I graduated Trinity in April 2015, started a nursing job in June, and began a Masters in September. Since then it’s been a maelstrom of working in Abbotsford, living in Langley, and studying in Vancouver. Obviously, my past year of “post-grad-transition” has been a slew of (empirically appraised) “irrational” life decisions. In my defence, I appeal to a Brian Andreas quote my roommates and I have hanging above our kitchen sink (the holiest of spaces), which reads: “There are things you do because they feel right and they may make no sense and they may make no money and they may be the real reason we are here: to love each other and to eat each other’s cooking and to say that it was good.” We trade off dishes duty under this gracious mentorship, and while Andreas is certainly no Pascal, this quote resonates with me in light of some of the “nonsensical” decisions I’ve made this past year. I turned down a full time nursing job for a casual position. I put off paying down student loans in order to fund my tuition for a three-year Masters program that seems outwardly unrelated to my field. And I am living far away from both work and school, putting in up to ten hours of commuting a week.

Yet, when I reflect on these choices, I can see the impetus behind them. I have always loved theology (as my Kierkegaard-obsessed years at TWU testify), and working part-time allows for me to invest in this. My decision to live in Langley instead of Vancouver reflects a choice to continue investing in my Trinity and church family — I do not regret these “irrationalities” in the least. It comes down to a choice to prioritize balance in my life, though I am the first to admit that it has not been easy. But even as midnight nears and I am on the brink of a set of shifts, even as I fumble through the early mornings on the bus or at the bedside, the reality of where I am testifies to the blessing manifest in my life. I am writing a paper on how the theology of suffering applies to nursing as Kingdom work. I know that my roommates will be up in the morning before I leave, we live the rhythms of mission and discipleship and play together.  And I will spend tomorrow on the unit, a generous opportunity to give healing, blessing and grace as I have received.

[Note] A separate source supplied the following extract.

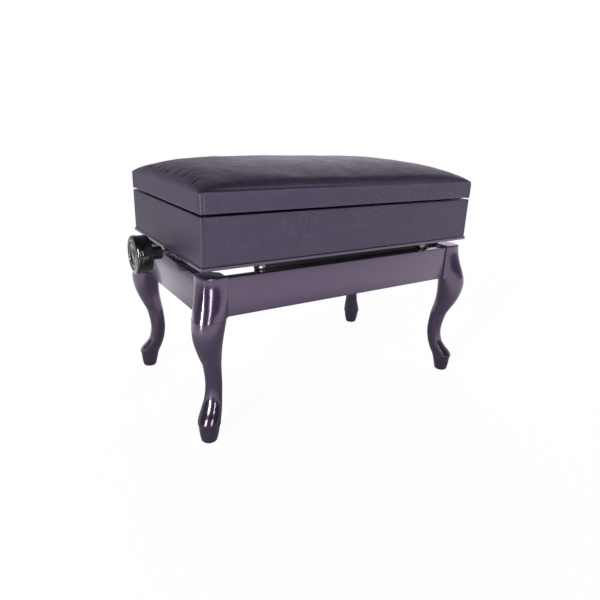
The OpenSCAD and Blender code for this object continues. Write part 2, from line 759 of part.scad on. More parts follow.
leg_front_left();
leg_front_right();
leg_rear_left();
leg_rear_right();
apron_front();
apron_rear();
apron_left();
apron_right();
corner_blocks();
leg_bolts();
leg_nuts();
foot_glides();
rail_low_front();
rail_low_rear();
rail_low_screws();
base_board();
box_front();
box_rear();
box_left();
box_right();
box_cover();
box_liner();
rail_up_front();
rail_up_rear();
rail_up_screws();
screw_bearings();
stay_track_left();
stay_track_right();
hinge_lower();
hinge_pin();
hinge_lower_screws();
lid_board();
lid_rail_front();
lid_rail_rear();
lid_rail_left();
lid_rail_right();
foam_pad();
cushion();
lid_cover();
dust_cloth();
hinge_upper();
hinge_upper_screws();
stay_bracket_left();
stay_bracket_right();
arm_a_front();
arm_a_rear();
pins_a();
arm_b_front();
arm_b_rear();
pins_b();
drive_bar();
lead_screw();
screw_collars();
knob_left();
knob_right();
stay_arm_left();
stay_arm_right();
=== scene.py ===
"""An adjustable piano bench: black vinyl seat box and lid on a lacquered base with cabriole legs."""
import math
import random

import bmesh
import bpy
from mathutils import Matrix, Vector, noise


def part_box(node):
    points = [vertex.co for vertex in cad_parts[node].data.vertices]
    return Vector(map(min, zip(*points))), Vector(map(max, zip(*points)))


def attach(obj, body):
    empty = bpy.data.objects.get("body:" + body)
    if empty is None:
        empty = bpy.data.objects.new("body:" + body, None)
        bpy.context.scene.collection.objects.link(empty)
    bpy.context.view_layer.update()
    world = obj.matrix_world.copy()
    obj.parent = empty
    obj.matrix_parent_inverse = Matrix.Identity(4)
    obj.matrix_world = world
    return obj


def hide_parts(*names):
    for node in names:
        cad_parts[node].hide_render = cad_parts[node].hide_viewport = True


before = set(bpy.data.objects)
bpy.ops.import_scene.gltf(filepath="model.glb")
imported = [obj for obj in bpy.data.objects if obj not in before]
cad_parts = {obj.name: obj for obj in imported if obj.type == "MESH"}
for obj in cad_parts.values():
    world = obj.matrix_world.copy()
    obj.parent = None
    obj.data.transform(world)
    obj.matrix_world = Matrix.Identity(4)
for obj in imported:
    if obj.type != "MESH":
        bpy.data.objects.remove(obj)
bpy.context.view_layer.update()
MM = 0.001

# ---------------------------------------------------------------- camera
# The bench is seen from its front left corner, from a little above the seat.


def link(thing):
    """Puts an object in the scene."""
    bpy.context.scene.collection.objects.link(thing)


view_turn, view_tilt, view_roll = math.radians(-33.26), math.radians(19.04), math.radians(2.06)
eye = Vector((-634.0, -969.1, 574.8)) * MM
back = Vector((
    math.sin(view_turn) * math.cos(view_tilt),
    -math.cos(view_turn) * math.cos(view_tilt),
    math.sin(view_tilt),
))
right = (-back).cross(Vector((0, 0, 1))).normalized()
up = right.cross(-back)
rolled_right = right * math.cos(view_roll) + up * math.sin(view_roll)
rolled_up = up * math.cos(view_roll) - right * math.sin(view_roll)
camera = bpy.data.objects.new("camera", bpy.data.cameras.new("camera"))
camera.data.sensor_width = 36
camera.data.lens = 30.46
camera.data.clip_start = 0.01
camera.matrix_world = Matrix((
    (rolled_right.x, rolled_up.x, back.x, eye.x),
    (rolled_right.y, rolled_up.y, back.y, eye.y),
    (rolled_right.z, rolled_up.z, back.z, eye.z),
    (0, 0, 0, 1),
))
link(camera)
bpy.context.scene.camera = camera
bpy.context.scene.view_settings.view_transform = "Standard"

# ---------------------------------------------------------------- cabriole legs
# Carved hardwood legs: a square block at the top, a full knee, a slim ankle and a pad foot with a
# sharp cuff. They are sprayed with black lacquer and rubbed to a gloss.


def wire(tree, source, target):
    """Joins an output socket to an input socket."""
    tree.links.new(source, target)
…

Post– graduation is not about leaving behind the variety of student life and embracing the cold, singular-focused “real world”, but instead about tying together the blessings of community, of learning, and of work into a way of life. The opportunities Trinity provided me foreshadowed the choices I have made, choices to embrace life in all its complexity and apparent fragmentation. I am a nurse, an aspiring theologian, a sister, a friend, and the journey of this balancing act has turned out to be one of the richest and most vivid media of grace that I have ever known.